Taylor: That’s right. If you model it, it’s like manufacturing. You have your NRE cost of buying the servers, but then you have the marginal cost of basically doing the computation to create the coins, and that cost is primarily energy, but I guess, also, data center costs. So the challenge is that if your chips are not energy-efficient enough to keep up with the other chips out there that are mining, in terms of their energy efficiency, then you will actually lose money with every coin that you mint.

SE: Right.

Taylor: So the push is on performance, but also energy efficiency. It’s the energy efficiency that determines when you shut that thing off because it is no longer profitable. So in essence, you were talking about the dark silicon kind of idea as applied to the data center level. Here, well, it is not like there’s one data center and they have their bitcoin mining section and their general-purpose section and they shut them off based on what they are doing. They are always mining the bitcoins. But on the other hand it is leveraging this kind of specialization. If you have a workload that you know you are going to do reliably every day, then at some point if that work load is large enough you might just go and build custom chips to do that and save yourself energy. It could be Google is scanning through all of the images in the world on the Internet and looking for faces. If they have enough of a need for that, at some point they would actually save money by building custom chips for it and maybe having a data center that just does face recognition.

SE: Which again gets to the tradeoff between the overhead of doing that and whatever the savings happen to be. It’s impossible to make general statements about that kind of tradeoff at either the data-center level or back at the integrated-circuit level because it’s dependent on the workload of this particular device, how consistent is it, how variable is it, whether it makes sense to use highly customized hardware or not.

Taylor: Yes. If you look at the field of computer architecture, most of the optimizations that they do are actually figuring out ways to exploit predictability in the computation. So whether it is caches or branch predictors, they’re observing that well. Most computations have this property, and so we will optimize so that if the computation has that property we will save lots of energy and be very high-performance. If it does not, we may actually burn more energy, but in the balance we come out ahead. So there’s this kind of idea that if a computation is predictable in some way, then we should be able to do it more efficiently than something that’s very unpredictable. If you think about different workloads and how predictable they are—one example would be of course the bitcoin mining workload, which is extremely predictable. If you’re Intel and you’re selling your server to everybody, then it’s probably somewhat unpredictable. Mobile phones might actually be pretty predictable.

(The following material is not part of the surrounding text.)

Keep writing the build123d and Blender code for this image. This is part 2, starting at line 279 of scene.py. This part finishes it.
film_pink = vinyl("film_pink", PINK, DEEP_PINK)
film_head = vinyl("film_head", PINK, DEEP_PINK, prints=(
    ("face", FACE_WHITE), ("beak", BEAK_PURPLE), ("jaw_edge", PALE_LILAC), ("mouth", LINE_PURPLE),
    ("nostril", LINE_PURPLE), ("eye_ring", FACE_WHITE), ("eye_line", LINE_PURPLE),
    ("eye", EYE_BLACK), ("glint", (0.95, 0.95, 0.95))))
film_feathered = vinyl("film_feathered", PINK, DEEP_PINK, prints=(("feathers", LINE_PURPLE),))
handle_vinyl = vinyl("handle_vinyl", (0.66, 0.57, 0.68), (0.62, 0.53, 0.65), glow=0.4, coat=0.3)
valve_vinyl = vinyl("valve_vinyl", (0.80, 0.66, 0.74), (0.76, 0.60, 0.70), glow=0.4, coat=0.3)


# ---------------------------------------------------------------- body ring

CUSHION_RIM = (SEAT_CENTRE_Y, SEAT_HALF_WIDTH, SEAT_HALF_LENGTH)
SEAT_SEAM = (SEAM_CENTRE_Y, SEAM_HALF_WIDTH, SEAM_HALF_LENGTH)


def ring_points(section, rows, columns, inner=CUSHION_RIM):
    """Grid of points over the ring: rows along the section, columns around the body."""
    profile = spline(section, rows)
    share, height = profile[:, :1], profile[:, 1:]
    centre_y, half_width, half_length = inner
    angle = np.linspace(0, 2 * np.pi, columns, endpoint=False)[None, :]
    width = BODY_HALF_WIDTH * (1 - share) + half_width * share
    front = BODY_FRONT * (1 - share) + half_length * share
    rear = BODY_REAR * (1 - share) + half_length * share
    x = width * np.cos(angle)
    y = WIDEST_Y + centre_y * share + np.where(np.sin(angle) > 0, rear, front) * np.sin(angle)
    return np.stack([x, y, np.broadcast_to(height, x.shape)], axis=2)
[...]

Although there are a million apps in the App store, there are only a couple of apps that billions of people use.

SE: Such as e-mail?

Taylor: Like their Web browser and Facebook.

SE: This was the GreenDroid proposal from your group, right?

Taylor: Yes, exactly.

SE: It said this fraction of operations account for this fraction of the total workload, so you can optimize around them, right?

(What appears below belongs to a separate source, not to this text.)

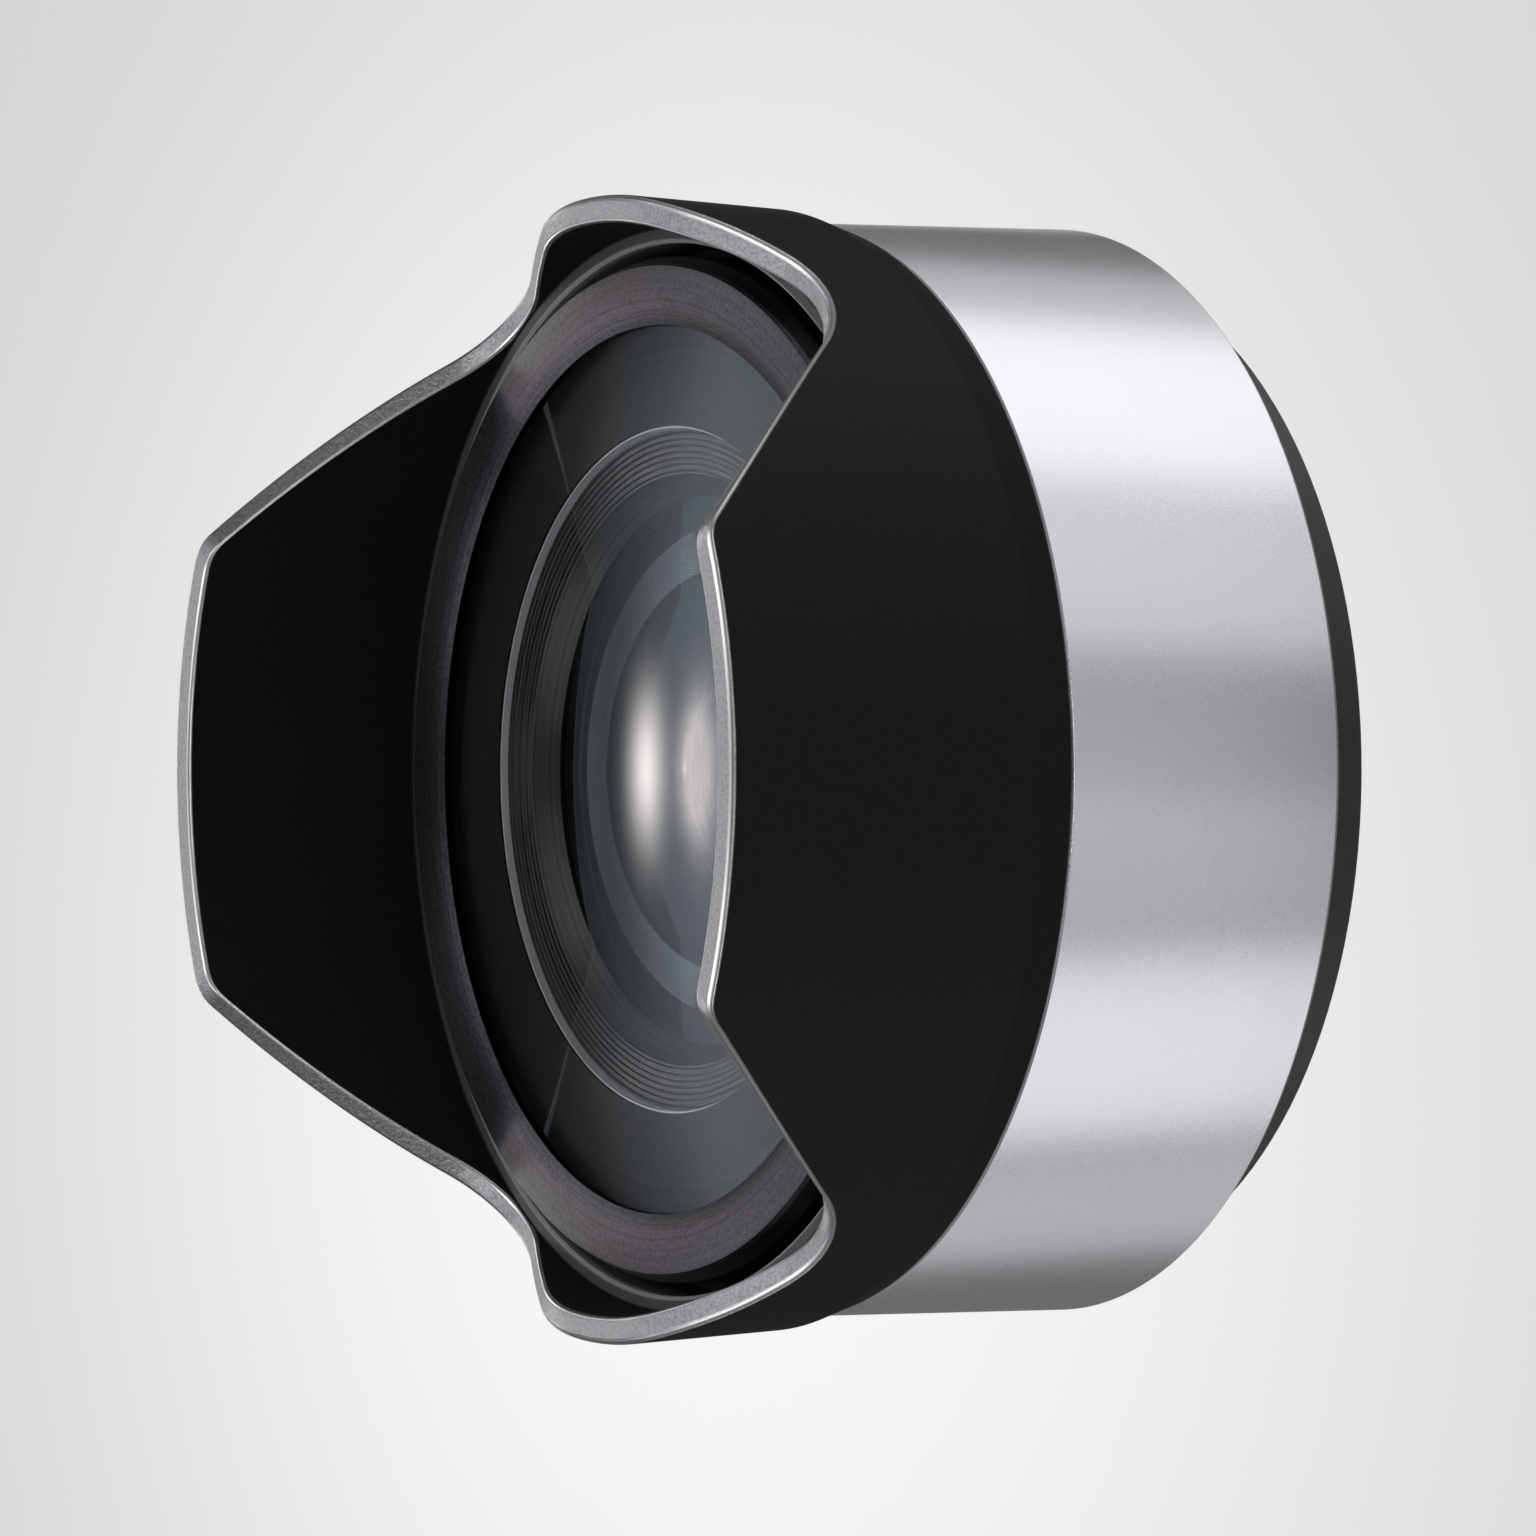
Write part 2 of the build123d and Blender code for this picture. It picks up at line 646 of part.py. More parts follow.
def on_outer_rim(edge):
    """Whether an edge is part of the rim, on the outer side of the wall."""
    points = [edge @ share for share in rim_probe_shares]
    middle_r = (hood_tip_r + hood_tip_inner_r) / 2
    low_z = min(point.Z for point in points)
    slope_r = (hood_tip_r - hood_chamfer_r) / (petal_tip_z - hood_chamfer_z)
    walls = [middle_r + slope_r * (point.Z - petal_tip_z) for point in points]
    sides = [Vector(point.X, point.Y).length - wall for point, wall in zip(points, walls)]
    return low_z > (valley_corner_z + ledge_z) / 2 and edge.length > hood_tip_r / 2 and min(sides) > 0


def hood():
    ledge_point = (hood_bore_r + ledge_edge, ledge_z)
    past_tip_z = petal_tip_z + overrun
    outer_slope = (hood_tip_r - hood_chamfer_r) / (petal_tip_z - hood_chamfer_z)
    inner_slope = (hood_tip_inner_r - ledge_r) / (petal_tip_z - ledge_z)
    wall = lathe(
        (housing_top_r + slip_gap, shoulder_front_z), (hood_spigot_r, shoulder_front_z),
        (hood_spigot_r, sleeve_front_z), (sleeve_r, sleeve_front_z), (hood_chamfer_r, hood_chamfer_z),
        (hood_tip_r + outer_slope * overrun, past_tip_z),
        (hood_tip_inner_r + inner_slope * overrun, past_tip_z),
        (ledge_r, ledge_z), ledge_point, (hood_bore_r, ledge_z - ledge_edge),
        (hood_bore_r, hood_flange_front_z), (housing_top_r + slip_gap, hood_flange_front_z),
    )
    shell = wall - rim_cutter()
    shell = fillet([edge for edge in shell.edges() if on_outer_rim(edge)], rim_outer_blend)
    shoulder = [edge for edge in shell.edges() if abs(edge.center().Z - hood_chamfer_z) < fit_gap]
    shell = fillet(shoulder, shoulder_blend)
    tapped = disc(screw_r + fit_gap, shoulder_front_z - overrun, hood_flange_front_z + overrun)
    return shell - around(tapped, hood_screw_circle_r, screw_angles())


def hood_screws():
    head_z = shoulder_rear_z - screw_head_height
    front_z = hood_flange_front_z - screw_end_margin
    screw = lathe((0, head_z), (screw_head_r, head_z), (screw_head_r, shoulder_rear_z),
                  (screw_r, shoulder_rear_z), (screw_r, front_z), (0, front_z))
    screw -= cross_slot(head_z, screw_slot_depth)
    return Compound(around(screw, hood_screw_circle_r, screw_angles()))


# Release key and lock pin

def lock_pin():
    rear_z = seat_z - pin_reach
    pin = lathe((0, rear_z), (pin_r - pin_point, rear_z), (pin_r, rear_z + pin_point), (pin_r, pin_front_z),
                (0, pin_front_z))
    return Pos(0, pin_centre_y, 0) * pin


def release_slider():
    arm_front_z = arm_rear_z + arm_height
    inner_r = sleeve_r + key_gap
    outer_r = inner_r + key_thickness
    key_rear_z = arm_rear_z - key_cover - guard_gap / 2
    key_front_z = arm_front_z + release_travel + key_cover
    shell = lathe(
        (inner_r, key_rear_z), (outer_r - key_edge, key_rear_z), (outer_r, key_rear_z + key_edge),
        (outer_r, key_front_z - key_edge), (outer_r - key_edge, key_front_z), (inner_r, key_front_z),
    )
    ribs = key_rib_cutters(outer_r, key_rear_z, key_front_z)
    key = (shell - ribs) & block((-key_half_width, key_half_width), (0, outer_r + overrun),
                                 (key_rear_z, key_front_z))
    arm = block((-arm_half_width, arm_half_width), (arm_inner_y, inner_r + key_thickness / 2),
                (arm_rear_z, arm_front_z))
    hole = pin_hole(arm_rear_z, arm_front_z, 0)
    return (key + arm) - hole


def key_rib_cutters(outer_r, rear_z, front_z):
    """Grooves that leave finger ribs across the key."""
    pitch = (front_z - rear_z) / (key_rib_count + 1)
    half = pitch * key_rib_share / 2
    rings = []
    for i in range(key_rib_count):
        middle = rear_z + pitch * (i + 1)
        rings.append(lathe((outer_r - key_rib_depth, middle), (outer_r + overrun, middle - half * 2),
                           (outer_r + overrun, middle + half * 2)))
    return rings


def bridge_screw_xs():
    reach = bridge_inner_x + bridge_wall + bridge_foot_reach / 2
    return (-reach, reach)


def lock_bracket():
    """A bridge over the lock pin, screwed to the housing's foot."""
    outer_x = bridge_inner_x + bridge_wall
    foot_x = outer_x + bridge_foot_reach
    y_span = (pin_centre_y - bridge_half_depth, pin_centre_y + bridge_half_depth)
    top_rear_z = bridge_top_z - bridge_wall
    bridge = block((-outer_x, outer_x), y_span, (foot_front_z, bridge_top_z))
    bridge -= block((-bridge_inner_x, bridge_inner_x), (y_span[0] - overrun, y_span[1] + overrun),
                    (foot_front_z - overrun, top_rear_z))
    for side in (-1, 1):
        bridge += block(sorted((side * (outer_x - fit_gap), side * foot_x)), y_span,
                        (foot_front_z, foot_front_z + bridge_wall))
    hole = disc(bridge_screw_r + fit_gap, foot_front_z - overrun, foot_front_z + overrun)
    bridge -= [Pos(x, pin_centre_y, 0) * hole for x in bridge_screw_xs()]
    return bridge - pin_hole(top_rear_z, bridge_top_z)


def bracket_screws():
    head_z = foot_front_z + bridge_wall
    tip_z = web_front_z + bridge_wall / 2 + fit_gap
    top_z = head_z + bridge_head_height
    screw = lathe((0, tip_z), (bridge_screw_r, tip_z), (bridge_screw_r, head_z),
                  (bridge_head_r, head_z), (bridge_head_r, top_z), (0, top_z))
    half = screw_slot_width / 2
    slot_span_z = (top_z - screw_slot_depth, top_z + overrun)
    screw -= block((-bridge_head_r, bridge_head_r), (-half, half), slot_span_z)
    return Compound([Pos(x, pin_centre_y, 0) * screw for x in bridge_screw_xs()])


def lock_spring():
    """A compression spring round the pin, between the key's arm and the bracket."""
    rear_z = arm_rear_z + arm_height + spring_wire_r + fit_gap
    front_z = bridge_top_z - bridge_wall - spring_wire_r - fit_gap
    height = front_z - rear_z
    coil = Helix(height / spring_turns, height, spring_coil_r)
    section = Plane(origin=coil @ 0, z_dir=coil % 0) * Circle(spring_wire_r)
    wire = sweep(section, coil, is_frenet=True)
    return Pos(0, pin_centre_y, rear_z) * wire


nodes = {
    "hood": hood,
    "front_ring": front_ring,
    "front_element": front_element,
    "front_gasket": front_gasket,
    "light_seal": light_seal,
    "barrel_sleeve": barrel_sleeve,
    "lens_housing": lens_housing,
    "second_element": second_element,
    "second_retainer": second_retainer,
    "flare_stop": flare_stop,
    "light_baffle": light_baffle,
    "third_element": third_element,
    "spacer_ring": spacer_ring,
    "rear_element": rear_element,
    "rear_retainer": rear_retainer,
    "rear_ring": rear_ring,
    "bayonet_ring": bayonet_ring,
    "bayonet_screws": bayonet_screws,
    "hood_screws": hood_screws,
    "release_slider": release_slider,
    "lock_pin": lock_pin,
    "lock_spring": lock_spring,
    "lock_bracket": lock_bracket,
    "bracket_screws": bracket_screws,
}

for name, make in nodes.items():
    export_step(make(), f"parts/{name}.step")

export_step(mark_plug(mark_depth, mark_r), "parts/index_mark.step")

for number, angle in enumerate(tab_angles(), start=1):
    export_step(leaf_spring(angle), f"parts/bayonet_spring_{number}.step")
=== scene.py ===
import json
from math import asin, atan2, cos, hypot, pi, radians, sin, sqrt, tan

import bmesh
import bpy
from mathutils import Matrix, Vector

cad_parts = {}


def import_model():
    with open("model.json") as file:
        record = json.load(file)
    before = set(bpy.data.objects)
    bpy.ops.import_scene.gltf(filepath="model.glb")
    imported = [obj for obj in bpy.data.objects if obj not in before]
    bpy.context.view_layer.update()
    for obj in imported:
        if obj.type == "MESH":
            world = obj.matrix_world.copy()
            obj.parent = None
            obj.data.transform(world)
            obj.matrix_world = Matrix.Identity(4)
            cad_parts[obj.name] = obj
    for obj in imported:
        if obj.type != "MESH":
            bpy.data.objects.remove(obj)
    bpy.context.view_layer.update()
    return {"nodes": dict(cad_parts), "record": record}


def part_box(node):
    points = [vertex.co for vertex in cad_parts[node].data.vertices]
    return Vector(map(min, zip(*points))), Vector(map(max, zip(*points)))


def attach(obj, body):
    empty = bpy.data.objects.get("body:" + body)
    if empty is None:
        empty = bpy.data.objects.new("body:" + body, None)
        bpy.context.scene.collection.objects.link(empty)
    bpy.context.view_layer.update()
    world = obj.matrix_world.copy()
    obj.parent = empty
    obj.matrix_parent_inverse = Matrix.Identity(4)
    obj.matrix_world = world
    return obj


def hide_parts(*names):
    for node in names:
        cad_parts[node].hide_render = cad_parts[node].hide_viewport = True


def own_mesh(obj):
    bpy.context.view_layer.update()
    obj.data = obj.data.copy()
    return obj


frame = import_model()

MM = 0.001

# Places and sizes taken from the frame, in millimetres


def edges_mm(node):
    """Lowest and highest corner of a node of the frame."""
    low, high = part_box(node)
    return low / MM, high / MM


sleeve_low, sleeve_high = edges_mm("barrel_sleeve")
hood_low, hood_high = edges_mm("hood")
ring_low, ring_high = edges_mm("front_ring")
front_low, front_high = edges_mm("front_element")
second_low, second_high = edges_mm("second_element")
third_low, third_high = edges_mm("third_element")
rear_low, rear_high = edges_mm("rear_element")
retainer_low, retainer_high = edges_mm("second_retainer")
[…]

Taylor: Yes, and that’s an interesting mentality for exploiting specialization—understanding your workload, understanding what is predictable and then thinking about how you can leverage that predictability in the form of specialization.

  • sftechie

    As a Data Centre expert and ISO/IEC standards developer, the customization and dedication of silicon design to dedicated functions is only efficient in specialized cases and not applicable in the general situations. The specialized cases are ONLY if the workload and resulting customization is well defined and does not change significantly. These cases have been exploited in the past using FPGA’s. The programmability portion allows for a certain level of change without changing the base commercial backbone of the computing structure. Once the workload expands, let’s say in the mining bitcoin case, that encryption, transaction, and secured interactions/transactions with other monetary systems are required. The dedicated design may be ill-equipped to efficiently support the new activity, spending too much time emulating the compute resources the dedicated silicon doesn’t have. Such an evolution would now require a different set of silicon, where the time to reconstruct and replace the compute infrastructure precludes this transition. In most cases, virtualization and more comprehensive underlying compute structure is more practical and energy efficient. With smaller compute demands (breadth and load) one can use a less capable base compute structure and customize/streamline the front-end. Again, in this case, further optimization would use FPGA’s for dedicated workloads but still allow a certain amount of expansion of the workload within the constraints of the underlying architecture. Currently the provisioning and configuration of these compute resources are relatively static. I believe the industry is working to build up the base compute structure, improve the flexibility in the base, and further the possibility of dynamic compute provisioning.

    There have been attempts to simplify and create many smaller compute nodes, but upon further review and the number of new workloads entering these systems, many IT managers have elected to postpone or shuttle these ideas.